Physical therapy is a great health career for those interested in the more physical aspects of patient care, rehabilitation, and helping people get through the injuries and illnesses that can happen in life.
It is a highly demanding profession, but also said to be one of the most valuable and well-regarded where personal satisfaction is concerned, having been named one of the happiest and best jobs overall by US News & World Report magazine in their annual list of #100 Best Jobs.
There is also the option to continue their education and get their physical therapy certification, opening up the possibility for specializing, and even more job opportunities making it easy to see how careers in physical therapy can be a great path for those individuals who are interested in these specialized rehabilitation areas.
Advanced Careers with Physical Therapy Certification
Becoming a board certified physical therapist is the second-highest qualification that you can gain, one which enables them to specialize in a number of different areas of their profession.
It can be a long road to do so, but it is one filled with many different educational opportunities and learning environments. Prior to becoming board certified however, licensed physical therapists must first fulfill a residency in physical therapy.
After becoming board certified, you may then continue in their specialty even further by taking a Fellowship, which is the highest level of education and specialty available to licensed professionals.
Physical Therapy Residency – After completion of all postgraduate schooling and passing their national licensing examination, those holding the degree of Doctor of Physical Therapy (or MPT, or MSPT), then apply for residency in an available program which will provide them with a higher level of “real life” education while actually working as a physical therapist.
Residencies usually last between 9 and 36 months and involve 1500 hours of service in a variety of settings in order to complete the requirements. PT residencies more specialized, currently available in the following areas: Cardiovascular and Pulmonary, Clinical Electrophysiology, Geriatrics, Neurology, Orthopedics, Pediatrics, Sports, Women’s Health, and Wound Care.
Physical Therapy Fellowships – Fellowships provide yet even more experience and education toward a specialty or sub-specialty area. In order to qualify to apply to a fellowship, PTs must have one or more of the following qualifications: they must have graduated a residency program, they must be board-certified, and they must show exceptional clinical skills in an area of specialty to be considered.
If accepted to a fellowship, You will accrue another 6 to 36 months and 1000 hours of more highly specialized learning in one of the following areas: Hand Therapy, Movement Science, Neonatal, Orthopedic Manual Physical Therapy, and Sports – Division 1 Athletics. Many go on to teach, consult, or help to outline future residency and fellowship programs, as well as see patients in their specialty areas.
Becoming Certified in a Physical Therapy Specialty
Board approval in through specialty physical therapy certification is overseen and awarded in the US by the American Board of Physical Therapy Specialties (ABPTS), which also maintains a set of standards that residency and fellowship programs must uphold.
They also dictate the necessary qualifications that you must have in order to become board certified and receive a certification in any of the above-named specialty areas, and provide numerous means for licensed professionals to increase their education and advance their professional development.

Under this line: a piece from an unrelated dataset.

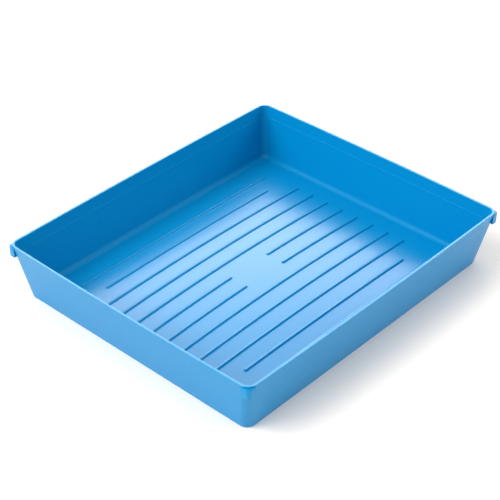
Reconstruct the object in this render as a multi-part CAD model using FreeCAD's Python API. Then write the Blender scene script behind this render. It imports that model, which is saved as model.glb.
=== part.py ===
# Mud pan: a shallow drafted tray, injection moulded in one piece, with a crowned and ribbed floor.
# Units are millimetres. +Z is up and +X runs along the longer side and along the floor ribs.
# The origin is on the surface the tray stands on, below the middle of the tray.
# The moulding is written out as regions that meet face to face: a floor panel, four walls, four
# corners, four stacking lugs and the floor ribs.
import FreeCAD, Part
import math
import os

# Driving dimensions of the moulding
rim_length = 353.0          # outer length at the rim, measured at the corners
rim_width = 300.0           # outer width at the rim, measured at the corners
height = 58.0
draft_inset = 11.0          # how far each wall's foot lies inside its rim
side_bow = 1.5              # outward bow of each side at the middle of the rim, none at the foot
rim_corner_radius = 10.0    # outside corner radius at the rim
foot_corner_radius = 9.0    # outside corner radius at the foot
rim_wall = 2.4              # wall thickness above the ledge
lower_wall = 2.9            # wall thickness below the ledge
ledge_drop = 12.0           # depth of the ledge below the rim
rim_bevel = 0.8             # bevel on both edges of the rim
inner_fillet = 5.5          # radius between the walls and the floor
corner_reach = 24.0         # each corner region reaches this far in from the square corner of the rim

# Floor panel: a thin sheet whose middle is crowned
floor_thickness = 2.4
floor_crown = 5.5           # rise of the middle of the floor
crown_length = 300.0        # the crown dies out on this rectangle, which leaves a flat foot band
crown_width = 247.0

# Floor ribs
rib_count = 12
rib_pitch = 19.6
rib_width = 3.6
rib_height = 1.4
rib_length = 280.0
outer_rib_length = 262.0    # the outermost rib on each side
second_rib_length = 228.0   # the rib beside it, which stops short
centre_gap = 50.0           # the two middle ribs are broken here, around a plain blank

# Stacking lugs, one on the outside of each corner
lug_leg = 8.5               # reach along each side from the square corner
lug_corner_radius = 4.0
lug_top_drop = 1.5          # top of the lug below the rim
lug_bottom_drop = 12.0      # underside of the lug below the rim

# Worked out from the above
ledge_level = height - ledge_drop
rim_half_length = rim_length / 2
rim_half_width = rim_width / 2
corner_sides = {
    "front_left": (-1, -1),
    "front_right": (1, -1),
    "back_right": (1, 1),
    "back_left": (-1, 1),
}
wall_sides = {
    "front": (0, -1),
    "right": (1, 0),
    "back": (0, 1),
    "left": (-1, 0),
}
beyond = 40.0               # how far cutting solids reach past the tray
tolerance = 0.01            # for telling which edges lie at a level


def turned(x, y, z, turn):
    """A point turned about the Z axis."""
    return FreeCAD.Vector(
        x * math.cos(turn) - y * math.sin(turn),
        x * math.sin(turn) + y * math.cos(turn),
        z,
    )


def outline(level, inset):
    """Closed outline of the tray at one level, moved inwards by the inset."""
    rise = level / height
    half_length = rim_half_length - draft_inset * (1 - rise) - inset
    half_width = rim_half_width - draft_inset * (1 - rise) - inset
    radius = foot_corner_radius + (rim_corner_radius - foot_corner_radius) * rise - inset
    bow = side_bow * rise
    edges = []
    for quarter in range(4):
        turn = math.radians(90 * quarter)
        along, across = (half_length, half_width) if quarter % 2 == 0 else (half_width, half_length)
        side_start = turned(along, -(across - radius), level, turn)
        side_middle = turned(along + bow, 0, level, turn)
        side_end = turned(along, across - radius, level, turn)
        arc_middle = turned(
            along - radius + radius * math.cos(math.pi / 4),
            across - radius + radius * math.sin(math.pi / 4),
            level,
            turn,
        )
        arc_end = turned(along - radius, across, level, turn)
        if bow > 0:
            edges.append(Part.Arc(side_start, side_middle, side_end).toShape())
        else:
            edges.append(Part.LineSegment(side_start, side_end).toShape())
        edges.append(Part.Arc(side_end, arc_middle, arc_end).toShape())
    return Part.Wire(edges)


def bevel_band(low, high, low_inset, high_inset):
    """Solid between two levels whose inset changes from one to the other."""
    return Part.makeLoft([outline(low, low_inset), outline(high, high_inset)], True, True)


def drafted_body(low, high, inset):
    """Solid between two levels whose sides follow the tray's draft."""
    return bevel_band(low, high, inset, inset)


def edges_at(shape, level):
    """The edges of a shape that lie in one horizontal plane."""
    return [
        edge
        for edge in shape.Edges
        if max(abs(edge.BoundBox.ZMin - level), abs(edge.BoundBox.ZMax - level)) < tolerance
    ]


def walls_ring(outer):
    """All four walls and corners in one ring, from the top of the floor to the rim."""
    bevel_start = height - rim_bevel
    ring = outer.fuse(bevel_band(bevel_start, height, 0.0, rim_bevel))
    lower_cavity = drafted_body(floor_thickness, ledge_level, lower_wall)
    lower_cavity = lower_cavity.makeFillet(inner_fillet, edges_at(lower_cavity, floor_thickness))
    ring = ring.cut(lower_cavity)
    ring = ring.cut(drafted_body(ledge_level, bevel_start, rim_wall))
    ring = ring.cut(bevel_band(bevel_start, height, rim_wall, rim_wall - rim_bevel))
    above_floor = Part.makeBox(
        rim_length + beyond,
        rim_width + beyond,
        height,
        FreeCAD.Vector(-(rim_length + beyond) / 2, -(rim_width + beyond) / 2, floor_thickness),
    )
    return ring.common(above_floor)


def corner_cutter(side_x, side_y):
    """Square block that takes one rounded corner out of the ring, with a short run of both walls."""
    side = corner_reach + beyond
    inner_x = rim_half_length - corner_reach
    inner_y = rim_half_width - corner_reach
    low_x = inner_x if side_x > 0 else -inner_x - side
    low_y = inner_y if side_y > 0 else -inner_y - side
    return Part.makeBox(side, side, 2 * height, FreeCAD.Vector(low_x, low_y, -height / 2))


def split_ring(ring):
    """The ring as eight regions: four corners and the four walls between them."""
    cutters = {name: corner_cutter(*sides) for name, sides in corner_sides.items()}
    regions = {"corner_" + name: ring.common(cutter) for name, cutter in cutters.items()}
    rest = ring
    for cutter in cutters.values():
        rest = rest.cut(cutter)
    for name, (side_x, side_y) in wall_sides.items():
        regions["wall_" + name] = max(
            rest.Solids,
            key=lambda solid: side_x * solid.CenterOfMass.x + side_y * solid.CenterOfMass.y,
        )
    return regions


def crown_face(level):
    """Crowned surface over the crown's rectangle, with all four edges flat at the level."""
    surface = Part.BezierSurface()
    surface.increase(2, 2)
    for row in range(3):
        for column in range(3):
            rise = 4 * floor_crown if (row, column) == (1, 1) else 0
            pole = FreeCAD.Vector((row - 1) * crown_length / 2, (column - 1) * crown_width / 2, level + rise)
            surface.setPole(row + 1, column + 1, pole)
    return surface.toShape()


def floor_panel(outer):
    """The crowned sheet and the flat band around it that the tray stands on."""
    sheet = crown_face(0).extrude(FreeCAD.Vector(0, 0, floor_thickness))
    slab = Part.makeBox(
        rim_length,
        rim_width,
        floor_thickness,
        FreeCAD.Vector(-rim_half_length, -rim_half_width, 0),
    )
    window = Part.makeBox(
        crown_length,
        crown_width,
        floor_thickness,
        FreeCAD.Vector(-crown_length / 2, -crown_width / 2, 0),
    )
    return outer.common(slab).cut(window).fuse(sheet)


def slot_prism(start, end, y):
    """Upright prism with round ends, which is the plan shape of one rib."""
    radius = rib_width / 2
    front_start = FreeCAD.Vector(start + radius, y - radius, 0)
    front_end = FreeCAD.Vector(end - radius, y - radius, 0)
    end_tip = FreeCAD.Vector(end, y, 0)
    back_end = FreeCAD.Vector(end - radius, y + radius, 0)
    back_start = FreeCAD.Vector(start + radius, y + radius, 0)
    start_tip = FreeCAD.Vector(start, y, 0)
    curves = [
        Part.LineSegment(front_start, front_end),
        Part.Arc(front_end, end_tip, back_end),
        Part.LineSegment(back_end, back_start),
        Part.Arc(back_start, start_tip, front_start),
    ]
    wire = Part.Wire([curve.toShape() for curve in curves])
    return Part.Face(wire).extrude(FreeCAD.Vector(0, 0, height))


def rib_spans(index):
    """Where one rib starts and ends along X. The two middle ribs are broken at the centre."""
    from_edge = min(index, rib_count - 1 - index)
    length = {0: outer_rib_length, 1: second_rib_length}.get(from_edge, rib_length)
    if from_edge == rib_count // 2 - 1:
        return [(-length / 2, -centre_gap / 2), (centre_gap / 2, length / 2)]
    return [(-length / 2, length / 2)]


def floor_ribs():
    """The ribs, which follow the crown of the floor, numbered from front to back."""
    rib_layer = crown_face(floor_thickness).extrude(FreeCAD.Vector(0, 0, rib_height))
    ribs = {}
    for index in range(rib_count):
        y = (index - (rib_count - 1) / 2) * rib_pitch
        pieces = [rib_layer.common(slot_prism(start, end, y)) for start, end in rib_spans(index)]
        ribs["floor_rib_%02d" % (index + 1)] = Part.Compound([piece.Solids[0] for piece in pieces])
    return ribs


def stacking_lug(outer, side_x, side_y):
    """Upright lug that fills the outside of one corner down to a flat underside."""
    block = Part.makeBox(
        lug_leg,
        lug_leg,
        lug_bottom_drop - lug_top_drop,
        FreeCAD.Vector(rim_half_length - lug_leg, rim_half_width - lug_leg, height - lug_bottom_drop),
    )
    upright = [
        edge
        for edge in block.Edges
        if min(edge.BoundBox.XMin - rim_half_length, edge.BoundBox.YMin - rim_half_width) > -tolerance
    ]
    block = block.makeFillet(lug_corner_radius, upright)
    if side_x < 0:
        block = block.mirror(FreeCAD.Vector(0, 0, 0), FreeCAD.Vector(1, 0, 0))
    if side_y < 0:
        block = block.mirror(FreeCAD.Vector(0, 0, 0), FreeCAD.Vector(0, 1, 0))
    return block.cut(outer)


def build():
    """Every node of the tray by name."""
    outer = drafted_body(0.0, height - rim_bevel, 0.0)
    nodes = {"floor_panel": floor_panel(outer)}
    nodes.update(split_ring(walls_ring(outer)))
    nodes.update(floor_ribs())
    for name, sides in corner_sides.items():
        nodes["stacking_lug_" + name] = stacking_lug(outer, *sides)
    return nodes


os.makedirs("parts", exist_ok=True)
for node_name, node_shape in build().items():
    node_shape.exportStep("parts/%s.step" % node_name)
    print(node_name, len(node_shape.Solids), "solids,", round(node_shape.Volume), "mm3")
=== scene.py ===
import bpy
import math
from mathutils import Matrix, Vector


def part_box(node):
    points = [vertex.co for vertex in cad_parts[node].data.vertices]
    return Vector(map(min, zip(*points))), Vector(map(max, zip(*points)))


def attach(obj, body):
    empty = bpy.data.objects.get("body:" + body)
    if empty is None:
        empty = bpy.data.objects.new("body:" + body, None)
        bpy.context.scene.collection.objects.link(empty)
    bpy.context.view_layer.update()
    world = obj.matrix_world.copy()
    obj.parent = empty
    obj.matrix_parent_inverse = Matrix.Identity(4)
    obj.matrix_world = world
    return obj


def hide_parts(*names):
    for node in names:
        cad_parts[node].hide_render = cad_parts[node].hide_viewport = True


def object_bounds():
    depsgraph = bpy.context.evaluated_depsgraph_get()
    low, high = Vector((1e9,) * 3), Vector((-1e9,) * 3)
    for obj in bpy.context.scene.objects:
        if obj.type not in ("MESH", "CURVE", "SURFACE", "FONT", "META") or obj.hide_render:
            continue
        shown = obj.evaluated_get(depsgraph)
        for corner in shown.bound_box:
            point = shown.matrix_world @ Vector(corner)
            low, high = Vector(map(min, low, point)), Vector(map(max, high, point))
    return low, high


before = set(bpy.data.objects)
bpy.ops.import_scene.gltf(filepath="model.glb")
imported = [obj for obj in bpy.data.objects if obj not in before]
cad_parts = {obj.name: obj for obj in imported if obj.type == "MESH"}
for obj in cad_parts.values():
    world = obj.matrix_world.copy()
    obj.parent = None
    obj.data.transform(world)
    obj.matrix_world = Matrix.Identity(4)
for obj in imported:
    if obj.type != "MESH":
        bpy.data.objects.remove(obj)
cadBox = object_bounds()
mm = 0.001
quarterTurn = math.pi / 2
mergeWidth = 0.002  # millimetres within which swept points are the same point
print("frame has", len(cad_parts), "nodes")


def toLinear(hexColour):
    # sRGB hex to the linear colour that a shader socket takes
    channels = [int(hexColour[start:start + 2], 16) / 255 for start in (1, 3, 5)]
    linear = [c / 12.92 if c <= 0.04045 else ((c + 0.055) / 1.055) ** 2.4 for c in channels]
    return (*linear, 1.0)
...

Board certification in these areas involves fulfilling all clinical experience and educational requirements, then taking and passing an examination given by the ABPTS.
Certification is applicable for 10 years, after which those certified must re-test in their specialty, as well as fulfill a number of other qualifications. Failure to obtain re-certification by the date of expiry of the current certification will cause the PT to have their certification removed.
It is possible to – and recommended – for those holding physical therapy certification in any specialty begin their recertification process up to three years before their expiry date.
Although the profession is one that holds great importance the world over, and has seen dramatic growth over recent past years with estimation of continued growth, qualifications and certification practices vary greatly from country to country.
US requirements tend to be stricter than most for PTs there is a shift happening in the world of physical therapy as other countries are beginning to increase their educational and professional requirements, possibly due to increased demand, as well as knowledge of newer and better therapies.